= 2009 Shaanxi dog-free zone =

Chinese dog ownership

The 2009 Shaanxi dog-free zone is a goal by the government of Shaanxi Province in north central People's Republic of China (PRC) to begin killing large number of dogs as part of a campaign to stop the spread of rabies in the region via stray dogs attacking humans.

==History==
In 2006 a similar destruction of 50,000 dogs in Mouding county, Yunnan Province in south central China occurred after three deaths from rabies. This was followed a couple of weeks later by another widespread culling in Jining, Shandong province in western China after 16 people died from rabies. China uses both the compulsory vaccination and registration of pets and the killing of strays as instruments in rabies control. Dogs, except in cages for sale as meat, are not allowed in a number of urban areas and strays are killed. World Health Organization reports attribute some part of a rise in rabies in China in the 1980s to the reform and opening up which saw an increase in dog populations in rural areas, and later in the 1990s to an increase in the demand for dog meat and to problems with rabies vaccine quality. The 1980s increase was dealt with primarily with a large-scale vaccination campaign in rural areas where dog rabies is endemic, but some dog slaughters also took place. Outbreaks in Beijing in the early to mid-1990s were also dealt with by ordering strike teams to capture and kill dogs, including pets, making this 2006 governmental killing of dogs a single incident among a number of similar mass killings.

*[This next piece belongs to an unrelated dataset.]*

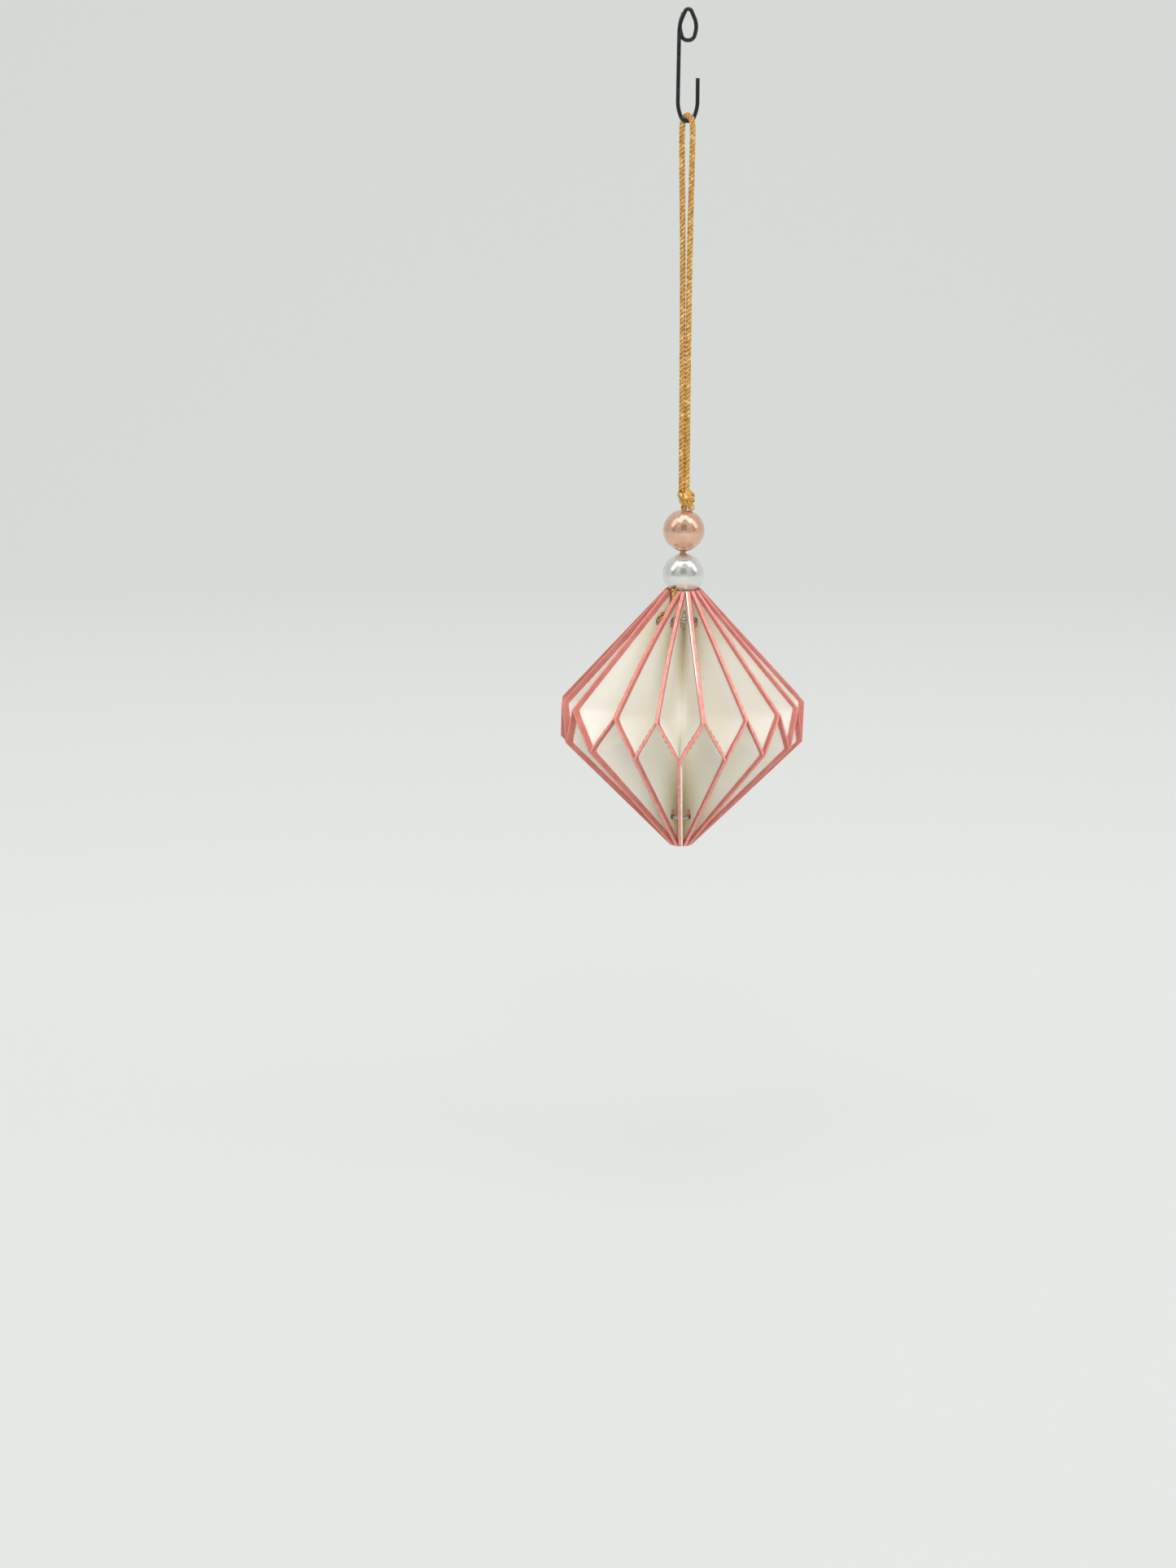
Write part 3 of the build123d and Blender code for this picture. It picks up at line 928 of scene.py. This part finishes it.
def bead_profile():
    """Points (radius, height) of the bead's outside, its rounded lips and its bore."""
    lip_distance = BEAD_RADIUS - BORE_LIP
    lip_angle = asin((BORE_RADIUS + BORE_LIP) / lip_distance)
    lip_height = lip_distance * cos(lip_angle)
    profile = []
    for row in range(BEAD_ROWS + 1):
        turn = lip_angle + (pi - 2 * lip_angle) * row / BEAD_ROWS
        profile.append((BEAD_RADIUS * sin(turn), BEAD_RADIUS * cos(turn)))
    top_lip = []
    for step in range(1, LIP_ROWS + 1):
        turn = lip_angle - (lip_angle + pi / 2) * step / LIP_ROWS
        top_lip.append((BORE_RADIUS + BORE_LIP + BORE_LIP * sin(turn),
                        lip_height + BORE_LIP * cos(turn)))
    bottom_lip = [(radius, -height) for radius, height in top_lip]
    return list(reversed(top_lip)) + profile + bottom_lip


def bead(name, height, node):
    """A turned bead that stands for its CAD node."""
    mesh = bmesh.new()
    profile = bead_profile()
    rings = []
    for radius, rise in profile:
        rings.append([
            mesh.verts.new(Vector((cos(turn) * radius, sin(turn) * radius, height + rise)) * MM)
            for turn in (2 * pi * number / BEAD_SEGMENTS for number in range(BEAD_SEGMENTS))
        ])
    for index, ring in enumerate(rings):
        after = rings[(index + 1) % len(rings)]
        for number in range(BEAD_SEGMENTS):
            other = (number + 1) % BEAD_SEGMENTS
            mesh.faces.new((ring[number], ring[other], after[other], after[number])).smooth = True
    made = piece_of(mesh, name)
    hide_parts(node)
    return made


white_bead = bead("white_bead", WHITE_HEIGHT, "white_pearl_bead")
peach_bead = bead("peach_bead", PEACH_HEIGHT, "peach_pearl_bead")
print("bead faces:", len(white_bead.data.polygons))

# %% [markdown]
# ## Pearl lacquer
# The lacquer is full of fine flakes, so it is partly a metal, and a hard clear coat lies over it.
# The coat mirrors the lamps sharply, and the flakes below spread a softer second highlight. A faint
# swirl between two near tones keeps the bead from looking like plain plastic.

# %% Lacquer on the beads
PEARL_METAL = 0.65
WHITE_PEARL_TINTS = tint(214, 215, 210), tint(226, 226, 221)
PEACH_PEARL_TINTS = tint(214, 164, 134), tint(226, 182, 154)
LACQUER_RELIEF = 0.03 * MM


def pearl(name, deep, light):
    """Pearl lacquer: fine flakes under a hard clear coat."""
    lacquer = Finish(
        name, 0.2, metallic=PEARL_METAL, coat_weight=1.0, coat_roughness=0.03, coat_ior=1.8,
    )
    swirl = lacquer.ramp(lacquer.noise(260, 3), *SOFT_NOISE)
    lacquer.colour(lacquer.mix(swirl, deep, light))
    lacquer.rough(lacquer.ramp(lacquer.noise(90, 2), *FULL_NOISE, 0.12, 0.17))
    lacquer.bump(lacquer.noise(1500, 2), 0.03, LACQUER_RELIEF)
    return lacquer.material


white_bead.data.materials.append(pearl("white_pearl", *WHITE_PEARL_TINTS))
peach_bead.data.materials.append(pearl("peach_pearl", *PEACH_PEARL_TINTS))
print("lacquers:", white_bead.data.materials[0].name, peach_bead.data.materials[0].name)

# %% [markdown]
# ## Wire
# The rings are bright drawn steel, and the hook is thinner wire with a black coat. Their CAD shapes
# are right as they are, so they only get a finish: long draw marks on the steel, and an uneven,
# slightly glossy skin on the black coat that is thin enough to show some grey.

# %% Wire finishes
DULL_STEEL, BRIGHT_STEEL = tint(176, 172, 164), tint(222, 219, 212)
BLACK_COAT, THIN_COAT = tint(14, 14, 18), tint(44, 45, 50)
STEEL_RELIEF, COAT_RELIEF = 0.03 * MM, 0.04 * MM

steel = Finish("bright_steel", 0.25, metallic=1.0)
draw_marks = steel.noise(700, 3, (0.3, 0.3, 3))
steel.colour(steel.mix(draw_marks, DULL_STEEL, BRIGHT_STEEL))
steel.rough(steel.ramp(draw_marks, *FULL_NOISE, 0.18, 0.36))
steel.bump(draw_marks, 0.2, STEEL_RELIEF)

black_coat = Finish("black_coat", 0.4, coat_weight=0.3, coat_roughness=0.25)
thin_spots = black_coat.ramp(black_coat.noise(520, 4), 0.55, 0.75)
black_coat.colour(black_coat.mix(thin_spots, BLACK_COAT, THIN_COAT))
black_coat.rough(black_coat.ramp(black_coat.noise(900, 3), *FULL_NOISE, 0.3, 0.5))
black_coat.bump(black_coat.noise(1400, 3), 0.25, COAT_RELIEF)

for name, finish in (("top_ring", steel), ("bottom_ring", steel), ("wire_hook", black_coat)):
    data = nodes[name].data
    data.materials.clear()
    data.materials.append(finish.material)
    for polygon in data.polygons:
        polygon.use_smooth = True
    print(name, "is finished as", finish.material.name)

# %% [markdown]
# ## A paper sweep
# The ornament hangs in front of a seamless paper sweep. The sweep is one sheet that runs from the
# floor up behind the object in a wide curve, so no corner shows.

# %% Sweep
FLOOR_HEIGHT = -0.3315
SWEEP_HALF_WIDTH, SWEEP_FRONT, SWEEP_BEND, SWEEP_TOP = 2.2, -1.6, 0.9, 1.8
SWEEP_BEND_START = 0.5
BEND_STEPS = 32

mesh = bmesh.new()
profile = [(SWEEP_FRONT, FLOOR_HEIGHT), (0.0, FLOOR_HEIGHT)]
for step in range(BEND_STEPS + 1):
    turn = pi / 2 * step / BEND_STEPS
    depth = SWEEP_BEND_START + SWEEP_BEND * sin(turn)
    profile.append((depth, FLOOR_HEIGHT + SWEEP_BEND * (1 - cos(turn))))
profile.append((SWEEP_BEND_START + SWEEP_BEND, SWEEP_TOP))
lines = [[mesh.verts.new((side * SWEEP_HALF_WIDTH, y, z)) for side in (-1, 1)] for y, z in profile]
for (left, right), (next_left, next_right) in zip(lines, lines[1:]):
    mesh.faces.new((left, right, next_right, next_left)).smooth = True
sweep_data = bpy.data.meshes.new("sweep")
mesh.to_mesh(sweep_data)
mesh.free()
sweep = bpy.data.objects.new("sweep", sweep_data)
bpy.context.scene.collection.objects.link(sweep)
print("sweep faces:", len(sweep_data.polygons))

# %% [markdown]
# ## Tones of the sweep
# The paper lies in an even, pale grey light that is brighter than what the lamps near the object
# give it. So it glows a little where it is seen, and is darker where the object only takes light
# from it. Otherwise it would light the cells from below. Its tone changes softly with depth on the
# floor, and again where the floor turns up into the wall.

# %% Paper of the sweep
SWEEP_GLOW = 0.7
WALL_TONE_HEIGHT = -0.275
NEAR_TONE_DEPTH, FAR_TONE_DEPTH = -0.3, 0.25
NEAR_FLOOR, FAR_FLOOR, WALL = tint(212, 214, 211), tint(226, 228, 225), tint(217, 220, 216)
UNSEEN_FLOOR, UNSEEN_WALL = tint(140, 141, 139), tint(132, 134, 132)

paper_sweep = Finish("paper_sweep", 0.9)
axes = paper_sweep.axes(paper_sweep.node("NewGeometry").outputs["Position"])
height_share = paper_sweep.ramp(axes["Z"], FLOOR_HEIGHT, WALL_TONE_HEIGHT)
depth_share = paper_sweep.ramp(axes["Y"], NEAR_TONE_DEPTH, FAR_TONE_DEPTH)
floor_tone = paper_sweep.mix(depth_share, NEAR_FLOOR, FAR_FLOOR)
paper_tone = paper_sweep.mix(height_share, floor_tone, WALL)
seen = paper_sweep.node("LightPath")
seen_share = seen.outputs["Is Camera Ray"]
for ray in ("Is Glossy Ray", "Is Transmission Ray"):
    seen_share = paper_sweep.sum("MAXIMUM", seen_share, seen.outputs[ray])
shade_tone = paper_sweep.mix(height_share, UNSEEN_FLOOR, UNSEEN_WALL)
paper_sweep.colour(paper_sweep.mix(seen_share, paper_tone, shade_tone))
paper_sweep.glow(paper_tone, paper_sweep.sum("MULTIPLY", seen_share, SWEEP_GLOW))
sweep_data.materials.append(paper_sweep.material)
print("sweep glow:", SWEEP_GLOW)

# %% [markdown]
# ## Lamps
# The beads mirror a row of bright lamps overhead, from left to right, and four soft lamps on an arc
# make them. Four wide, weak lamps at the sides, in front and high up open the cells that face the
# camera. They are hidden from reflections, so that they leave no marks on the beads. The world
# fills what is left, as white walls would.

# %% Lamps and world
LAMP_ARC_RADIUS, LAMP_ARC_DEPTH, LAMP_ARC_HEIGHT = 0.95, -0.22, -0.145
LAMP_DEPTH = 0.85
TOP_LAMPS = ((-46, 0.4, 1.0), (-10, 0.4, 1.7), (20, 0.4, 1.5), (52, 0.4, 1.0))
FILL_LAMPS = (
    ("left_lamp", (-0.75, -0.95, 0.0), 0.7),
    ("right_lamp", (0.75, -0.95, 0.0), 0.7),
    ("front_lamp", (0.1, -1.2, 0.05), 3.8),
    ("high_lamp", (0.05, -0.8, 0.55), 2.7),
)
FILL_SIZE = 0.55
TOP_COLOUR, FILL_COLOUR = (1.0, 1.0, 0.99), (1.0, 0.995, 0.98)
WORLD_COLOUR, WORLD_STRENGTH = (0.98, 0.99, 1.0, 1), 0.56


def soft_lamp(name, place, width, height, watts, colour):
    """A soft lamp that shines from a place towards the middle of the ornament."""
    data = bpy.data.lights.new(name, "AREA")
    data.shape = "RECTANGLE"
    data.size, data.size_y, data.energy, data.color = width, height, watts, colour
    lamp = bpy.data.objects.new(name, data)
    lamp.location = place
    aim = Vector((0, 0, MIDDLE * MM))
    lamp.rotation_euler = (Vector(place) - aim).to_track_quat("Z", "Y").to_euler()
    bpy.context.scene.collection.objects.link(lamp)
    return lamp


for number, (degrees, width, watts) in enumerate(TOP_LAMPS, start=1):
    across = LAMP_ARC_RADIUS * sin(radians(degrees))
    height = LAMP_ARC_HEIGHT + LAMP_ARC_RADIUS * cos(radians(degrees))
    place = (across, LAMP_ARC_DEPTH, height)
    soft_lamp(f"top_lamp_{number}", place, width, LAMP_DEPTH, watts, TOP_COLOUR)
for name, place, watts in FILL_LAMPS:
    lamp = soft_lamp(name, place, FILL_SIZE, FILL_SIZE, watts, FILL_COLOUR)
    lamp.visible_glossy = False

world = bpy.data.worlds.new("studio")
world.use_nodes = True
bpy.context.scene.world = world
sky = world.node_tree.nodes["Background"]
sky.inputs["Color"].default_value = WORLD_COLOUR
sky.inputs["Strength"].default_value = WORLD_STRENGTH
print("lamps:", len(TOP_LAMPS) + len(FILL_LAMPS))

# %% [markdown]
# ## What the beads mirror
# A glossy bead shows the whole room, and an empty one would leave it flat. Four upright boards
# stand for pale walls in front and at the sides and for a dark shape between them. They only show
# in reflections, so they change neither the light on the cards nor the background.

# %% Boards in reflections
PALE_WALL, SIDE_WALL, DARK_SHAPE = (214, 212, 208), (146, 143, 138), (38, 36, 34)


def reflected_board(name, low, high, depth, tone):
    """An upright board behind the camera that only shows in reflections."""
    mesh = bmesh.new()
    corners = ((low[0], low[1]), (high[0], low[1]), (high[0], high[1]), (low[0], high[1]))
    mesh.faces.new([mesh.verts.new((x, depth, z)) for x, z in corners])
    data = bpy.data.meshes.new(name)
    mesh.to_mesh(data)
    mesh.free()
    board = bpy.data.objects.new(name, data)
    bpy.context.scene.collection.objects.link(board)
    paint = Finish(name, 0.9)
    paint.shader.inputs["Base Color"].default_value = tint(*tone)
    data.materials.append(paint.material)
    board.visible_camera = board.visible_diffuse = board.visible_shadow = False
    return board


boards = (
    reflected_board("room_wall", (-1.5, -0.33), (1.5, 0.55), -1.5, PALE_WALL),
    reflected_board("left_wall", (-2.0, -0.2), (-0.75, 0.5), -0.7, SIDE_WALL),
    reflected_board("right_wall", (0.75, -0.2), (2.0, 0.5), -0.7, SIDE_WALL),
    reflected_board("dark_panel", (-0.36, -0.04), (0.3, 0.7), -1.0, DARK_SHAPE),
)
print("boards:", [board.name for board in boards])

The World Health Organization also recommends a ban on bringing dog meat from rural to urban areas.

==Goal==
In 2009 Yang County is striving to be the first county nationally in the PRC to have no dogs. The government ordered all dogs within a radius range of 3206 square kilometres to be killed, including registered and vaccinated dogs. In a statement to China Daily, Dang Zhengqing stated this was the only way they could stop the spread of rabies.

==Preventive measures==
People who are already pet owners were advised to register their dogs and vaccinate them. These vaccinations were offered for free. Stray and wild dogs within the region were also put down by the government. It was reported that over 20,000 dogs had been killed in the city of Hanzhong alone. Free leashes were also provided to allow citizens to control their dogs.